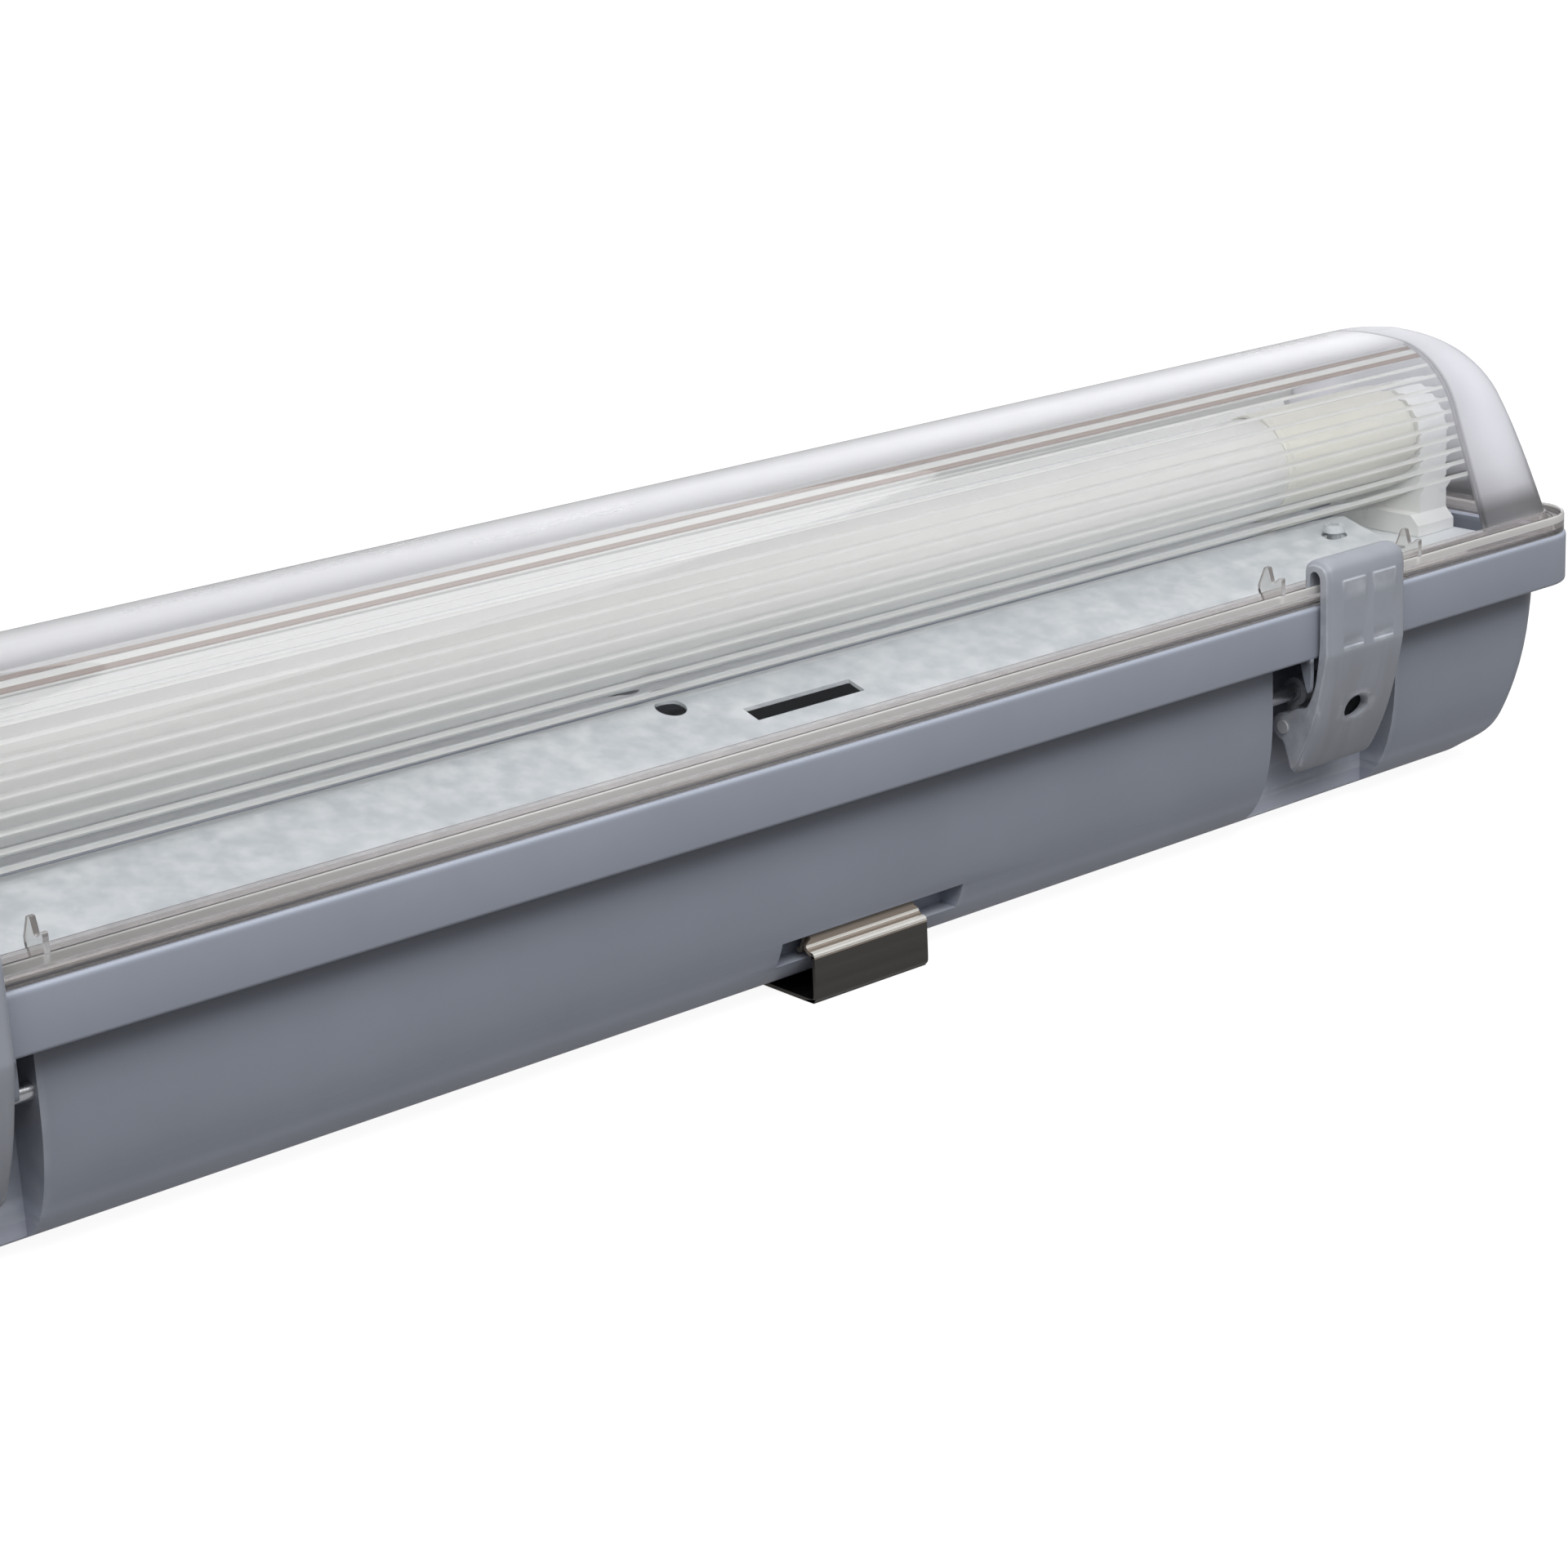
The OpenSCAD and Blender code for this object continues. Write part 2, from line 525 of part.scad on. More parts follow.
// hs is -1 for the front row and 1 for the back row
module lever(x, hs) {
  color([0.62, 0.63, 0.65]) translate([x, 0, 0]) mirror([0, hs < 0 ? 1 : 0, 0]) difference() {
    union() {
      along_x(-latch_w/2, latch_w/2) lever_plate();
      for (e = [0, 1]) mirror([e, 0, 0]) along_x(latch_w/2 - 2.3, latch_w/2) lever_cheek();
    }
    // hole through the handle
    translate([0, hw + 8, 30.3]) rotate([90, 0, 0]) cylinder(r = 2.7, h = 14, $fn = 48);
  }
}
module link(x, hs) {
  color([0.56, 0.57, 0.59]) translate([x, 0, 0]) mirror([0, hs < 0 ? 1 : 0, 0]) difference() {
    union() {
      translate([0, ax_u, ax_v]) bar_x(-latch_w/2 + 2.9, latch_w/2 - 2.9, 3.3);
      translate([0, pn_u, pn_v]) bar_x(-latch_w/2 + 2.9, latch_w/2 - 2.9, 3);
      translate([0, (ax_u + pn_u)/2, (ax_v + pn_v)/2]) cube([latch_w - 5.8, 3.4, 8.4], center = true);
    }
    translate([0, ax_u, ax_v]) bar_x(-latch_w, latch_w, axle_d/2 + ease);
    translate([0, pn_u, pn_v]) bar_x(-latch_w, latch_w, pin_d/2 + ease);
  }
}
module pin(x, hs) {
  color([0.70, 0.70, 0.70]) translate([x, hs*pn_u, pn_v]) bar_x(-latch_w/2, latch_w/2, pin_d/2);
}

module latch_lever_front_1() { lever(latch_x[0], -1); }
module latch_lever_front_2() { lever(latch_x[1], -1); }
module latch_lever_front_3() { lever(latch_x[2], -1); }
module latch_lever_front_4() { lever(latch_x[3], -1); }
module latch_lever_back_1() { lever(latch_x[0], 1); }
module latch_lever_back_2() { lever(latch_x[1], 1); }
module latch_lever_back_3() { lever(latch_x[2], 1); }
module latch_lever_back_4() { lever(latch_x[3], 1); }
module latch_link_front_1() { link(latch_x[0], -1); }
module latch_link_front_2() { link(latch_x[1], -1); }
module latch_link_front_3() { link(latch_x[2], -1); }
module latch_link_front_4() { link(latch_x[3], -1); }
module latch_link_back_1() { link(latch_x[0], 1); }
module latch_link_back_2() { link(latch_x[1], 1); }
module latch_link_back_3() { link(latch_x[2], 1); }
module latch_link_back_4() { link(latch_x[3], 1); }
module latch_pin_front_1() { pin(latch_x[0], -1); }
module latch_pin_front_2() { pin(latch_x[1], -1); }
module latch_pin_front_3() { pin(latch_x[2], -1); }
module latch_pin_front_4() { pin(latch_x[3], -1); }
module latch_pin_back_1() { pin(latch_x[0], 1); }
module latch_pin_back_2() { pin(latch_x[1], 1); }
module latch_pin_back_3() { pin(latch_x[2], 1); }
module latch_pin_back_4() { pin(latch_x[3], 1); }

housing();
gasket();
diffuser();
gear_tray();
tray_screws();
lampholder_bracket_left();
lampholder_bracket_right();
lampholder_left();
lampholder_right();
rotor_left();
rotor_right();
tube_shell();
tube_cap_left();
tube_cap_right();
tube_pins();
led_board();
led_chips();
led_driver();
terminal_block();
terminal_screws();
earth_screw();
wire_live();
wire_neutral();
wire_earth();
cable_grommet_left();
cable_grommet_right();
mount_clip_left();
mount_clip_right();
latch_axles();
latch_lever_front_1();
latch_lever_front_2();
latch_lever_front_3();
latch_lever_front_4();
latch_lever_back_1();
latch_lever_back_2();
latch_lever_back_3();
latch_lever_back_4();
latch_link_front_1();
latch_link_front_2();
latch_link_front_3();
latch_link_front_4();
latch_link_back_1();
latch_link_back_2();
latch_link_back_3();
latch_link_back_4();
latch_pin_front_1();
latch_pin_front_2();
latch_pin_front_3();
latch_pin_front_4();
latch_pin_back_1();
latch_pin_back_2();
latch_pin_back_3();
latch_pin_back_4();
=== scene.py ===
import json
import math
import bpy
import bmesh
import numpy as np
from mathutils import Matrix, Vector

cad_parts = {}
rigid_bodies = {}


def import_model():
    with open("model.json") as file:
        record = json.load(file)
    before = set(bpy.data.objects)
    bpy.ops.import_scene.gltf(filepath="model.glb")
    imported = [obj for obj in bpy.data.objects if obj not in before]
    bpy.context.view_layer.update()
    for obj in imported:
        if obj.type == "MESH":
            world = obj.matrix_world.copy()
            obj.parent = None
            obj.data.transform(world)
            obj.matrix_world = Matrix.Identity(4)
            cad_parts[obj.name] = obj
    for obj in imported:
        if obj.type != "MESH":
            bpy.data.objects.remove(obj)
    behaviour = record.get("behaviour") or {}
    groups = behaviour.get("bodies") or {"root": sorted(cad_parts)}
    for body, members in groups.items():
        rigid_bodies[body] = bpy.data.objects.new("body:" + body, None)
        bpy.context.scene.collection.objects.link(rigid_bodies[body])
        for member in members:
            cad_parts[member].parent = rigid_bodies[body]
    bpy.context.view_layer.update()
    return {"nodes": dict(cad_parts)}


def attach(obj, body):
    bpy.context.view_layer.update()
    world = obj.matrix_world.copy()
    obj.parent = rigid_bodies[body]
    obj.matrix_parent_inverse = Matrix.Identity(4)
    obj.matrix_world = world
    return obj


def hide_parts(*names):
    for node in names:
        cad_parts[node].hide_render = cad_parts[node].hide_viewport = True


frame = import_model()
nodes = frame["nodes"]
MM = 0.001
scene = bpy.context.scene
scene.view_settings.view_transform = "Standard"
scene.view_settings.look = "None"
scene.view_settings.exposure = 0.0
scene.view_settings.gamma = 1.0

# ------------------------------------------------------------------ camera
cam_data = bpy.data.cameras.new("camera")
cam_data.lens = 80.625
cam_data.sensor_width = 36.0
cam_data.clip_start, cam_data.clip_end = 0.01, 200.0
cam = bpy.data.objects.new("camera", cam_data)
scene.collection.objects.link(cam)
right = Vector((0.7637, -0.6438, -0.0471)).normalized()
back = Vector((-0.6035, -0.7381, 0.3014)).normalized()
up = back.cross(right).normalized()
right = up.cross(back)
cam.matrix_world = Matrix.Translation((-0.0571, -0.5649, 0.2650)) @ Matrix(
    ((right.x, up.x, back.x), (right.y, up.y, back.y), (right.z, up.z, back.z))).to_4x4()
scene.camera = cam


# ------------------------------------------------------------------ materials
def lin(r, g, b):
    f = lambda c: (c / 255 / 12.92) if c / 255 <= 0.04045 else ((c / 255 + 0.055) / 1.055) ** 2.4
    return (f(r), f(g), f(b))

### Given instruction
Please output the complete data exactly.

### Task answer
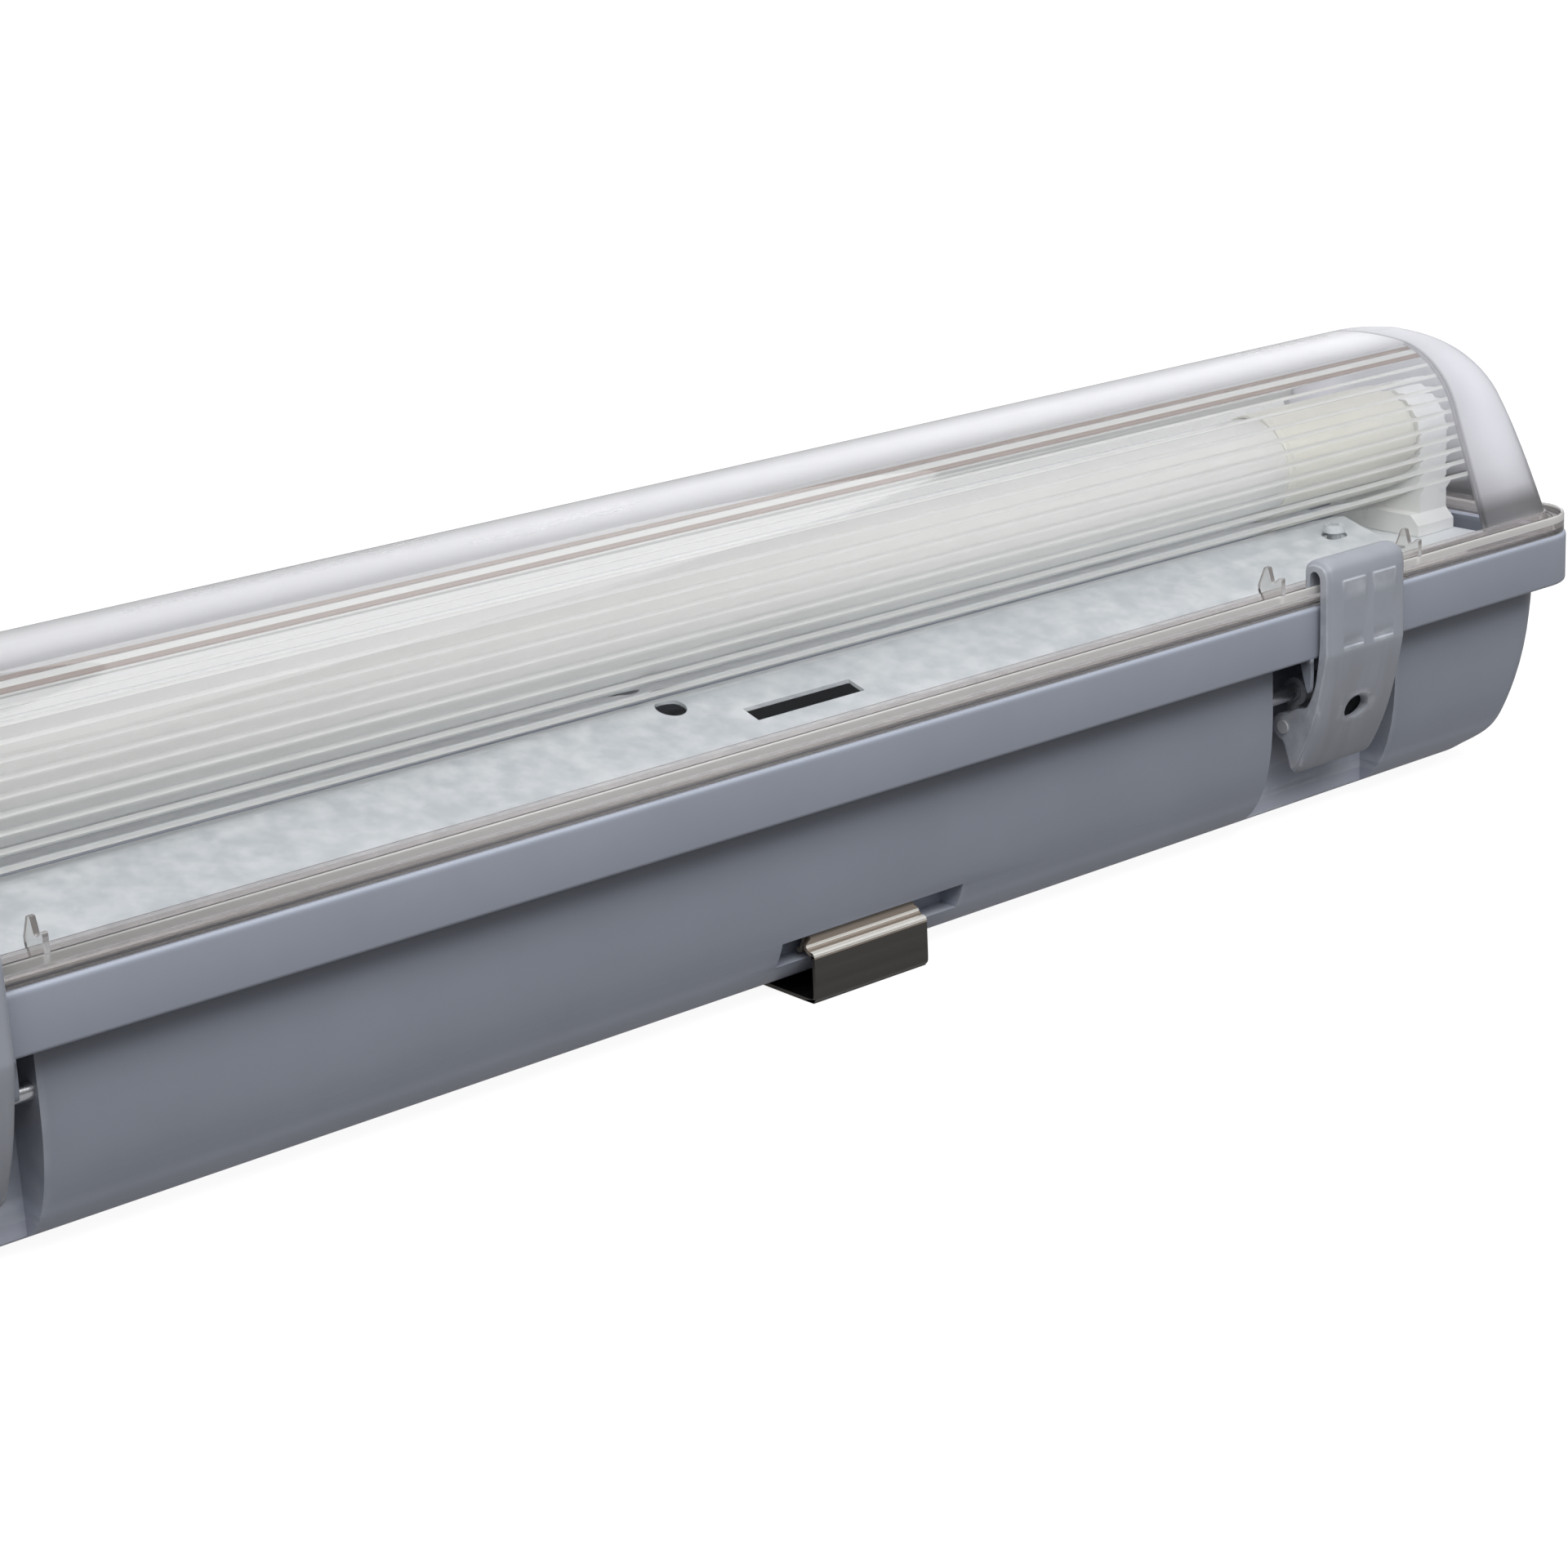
The OpenSCAD and Blender code for this object continues. Write part 2, from line 525 of part.scad on. More parts follow.
// hs is -1 for the front row and 1 for the back row
module lever(x, hs) {
  color([0.62, 0.63, 0.65]) translate([x, 0, 0]) mirror([0, hs < 0 ? 1 : 0, 0]) difference() {
    union() {
      along_x(-latch_w/2, latch_w/2) lever_plate();
      for (e = [0, 1]) mirror([e, 0, 0]) along_x(latch_w/2 - 2.3, latch_w/2) lever_cheek();
    }
    // hole through the handle
    translate([0, hw + 8, 30.3]) rotate([90, 0, 0]) cylinder(r = 2.7, h = 14, $fn = 48);
  }
}
module link(x, hs) {
  color([0.56, 0.57, 0.59]) translate([x, 0, 0]) mirror([0, hs < 0 ? 1 : 0, 0]) difference() {
    union() {
      translate([0, ax_u, ax_v]) bar_x(-latch_w/2 + 2.9, latch_w/2 - 2.9, 3.3);
      translate([0, pn_u, pn_v]) bar_x(-latch_w/2 + 2.9, latch_w/2 - 2.9, 3);
      translate([0, (ax_u + pn_u)/2, (ax_v + pn_v)/2]) cube([latch_w - 5.8, 3.4, 8.4], center = true);
    }
    translate([0, ax_u, ax_v]) bar_x(-latch_w, latch_w, axle_d/2 + ease);
    translate([0, pn_u, pn_v]) bar_x(-latch_w, latch_w, pin_d/2 + ease);
  }
}
module pin(x, hs) {
  color([0.70, 0.70, 0.70]) translate([x, hs*pn_u, pn_v]) bar_x(-latch_w/2, latch_w/2, pin_d/2);
}

module latch_lever_front_1() { lever(latch_x[0], -1); }
module latch_lever_front_2() { lever(latch_x[1], -1); }
module latch_lever_front_3() { lever(latch_x[2], -1); }
module latch_lever_front_4() { lever(latch_x[3], -1); }
module latch_lever_back_1() { lever(latch_x[0], 1); }
module latch_lever_back_2() { lever(latch_x[1], 1); }
module latch_lever_back_3() { lever(latch_x[2], 1); }
module latch_lever_back_4() { lever(latch_x[3], 1); }
module latch_link_front_1() { link(latch_x[0], -1); }
module latch_link_front_2() { link(latch_x[1], -1); }
module latch_link_front_3() { link(latch_x[2], -1); }
module latch_link_front_4() { link(latch_x[3], -1); }
module latch_link_back_1() { link(latch_x[0], 1); }
module latch_link_back_2() { link(latch_x[1], 1); }
module latch_link_back_3() { link(latch_x[2], 1); }
module latch_link_back_4() { link(latch_x[3], 1); }
module latch_pin_front_1() { pin(latch_x[0], -1); }
module latch_pin_front_2() { pin(latch_x[1], -1); }
module latch_pin_front_3() { pin(latch_x[2], -1); }
module latch_pin_front_4() { pin(latch_x[3], -1); }
module latch_pin_back_1() { pin(latch_x[0], 1); }
module latch_pin_back_2() { pin(latch_x[1], 1); }
module latch_pin_back_3() { pin(latch_x[2], 1); }
module latch_pin_back_4() { pin(latch_x[3], 1); }

housing();
gasket();
diffuser();
gear_tray();
tray_screws();
lampholder_bracket_left();
lampholder_bracket_right();
lampholder_left();
lampholder_right();
rotor_left();
rotor_right();
tube_shell();
tube_cap_left();
tube_cap_right();
tube_pins();
led_board();
led_chips();
led_driver();
terminal_block();
terminal_screws();
earth_screw();
wire_live();
wire_neutral();
wire_earth();
cable_grommet_left();
cable_grommet_right();
mount_clip_left();
mount_clip_right();
latch_axles();
latch_lever_front_1();
latch_lever_front_2();
latch_lever_front_3();
latch_lever_front_4();
latch_lever_back_1();
latch_lever_back_2();
latch_lever_back_3();
latch_lever_back_4();
latch_link_front_1();
latch_link_front_2();
latch_link_front_3();
latch_link_front_4();
latch_link_back_1();
latch_link_back_2();
latch_link_back_3();
latch_link_back_4();
latch_pin_front_1();
latch_pin_front_2();
latch_pin_front_3();
latch_pin_front_4();
latch_pin_back_1();
latch_pin_back_2();
latch_pin_back_3();
latch_pin_back_4();
=== scene.py ===
import json
import math
import bpy
import bmesh
import numpy as np
from mathutils import Matrix, Vector

cad_parts = {}
rigid_bodies = {}


def import_model():
    with open("model.json") as file:
        record = json.load(file)
    before = set(bpy.data.objects)
    bpy.ops.import_scene.gltf(filepath="model.glb")
    imported = [obj for obj in bpy.data.objects if obj not in before]
    bpy.context.view_layer.update()
    for obj in imported:
        if obj.type == "MESH":
            world = obj.matrix_world.copy()
            obj.parent = None
            obj.data.transform(world)
            obj.matrix_world = Matrix.Identity(4)
            cad_parts[obj.name] = obj
    for obj in imported:
        if obj.type != "MESH":
            bpy.data.objects.remove(obj)
    behaviour = record.get("behaviour") or {}
    groups = behaviour.get("bodies") or {"root": sorted(cad_parts)}
    for body, members in groups.items():
        rigid_bodies[body] = bpy.data.objects.new("body:" + body, None)
        bpy.context.scene.collection.objects.link(rigid_bodies[body])
        for member in members:
            cad_parts[member].parent = rigid_bodies[body]
    bpy.context.view_layer.update()
    return {"nodes": dict(cad_parts)}


def attach(obj, body):
    bpy.context.view_layer.update()
    world = obj.matrix_world.copy()
    obj.parent = rigid_bodies[body]
    obj.matrix_parent_inverse = Matrix.Identity(4)
    obj.matrix_world = world
    return obj


def hide_parts(*names):
    for node in names:
        cad_parts[node].hide_render = cad_parts[node].hide_viewport = True


frame = import_model()
nodes = frame["nodes"]
MM = 0.001
scene = bpy.context.scene
scene.view_settings.view_transform = "Standard"
scene.view_settings.look = "None"
scene.view_settings.exposure = 0.0
scene.view_settings.gamma = 1.0

# ------------------------------------------------------------------ camera
cam_data = bpy.data.cameras.new("camera")
cam_data.lens = 80.625
cam_data.sensor_width = 36.0
cam_data.clip_start, cam_data.clip_end = 0.01, 200.0
cam = bpy.data.objects.new("camera", cam_data)
scene.collection.objects.link(cam)
right = Vector((0.7637, -0.6438, -0.0471)).normalized()
back = Vector((-0.6035, -0.7381, 0.3014)).normalized()
up = back.cross(right).normalized()
right = up.cross(back)
cam.matrix_world = Matrix.Translation((-0.0571, -0.5649, 0.2650)) @ Matrix(
    ((right.x, up.x, back.x), (right.y, up.y, back.y), (right.z, up.z, back.z))).to_4x4()
scene.camera = cam


# ------------------------------------------------------------------ materials
def lin(r, g, b):
    f = lambda c: (c / 255 / 12.92) if c / 255 <= 0.04045 else ((c / 255 + 0.055) / 1.055) ** 2.4
    return (f(r), f(g), f(b))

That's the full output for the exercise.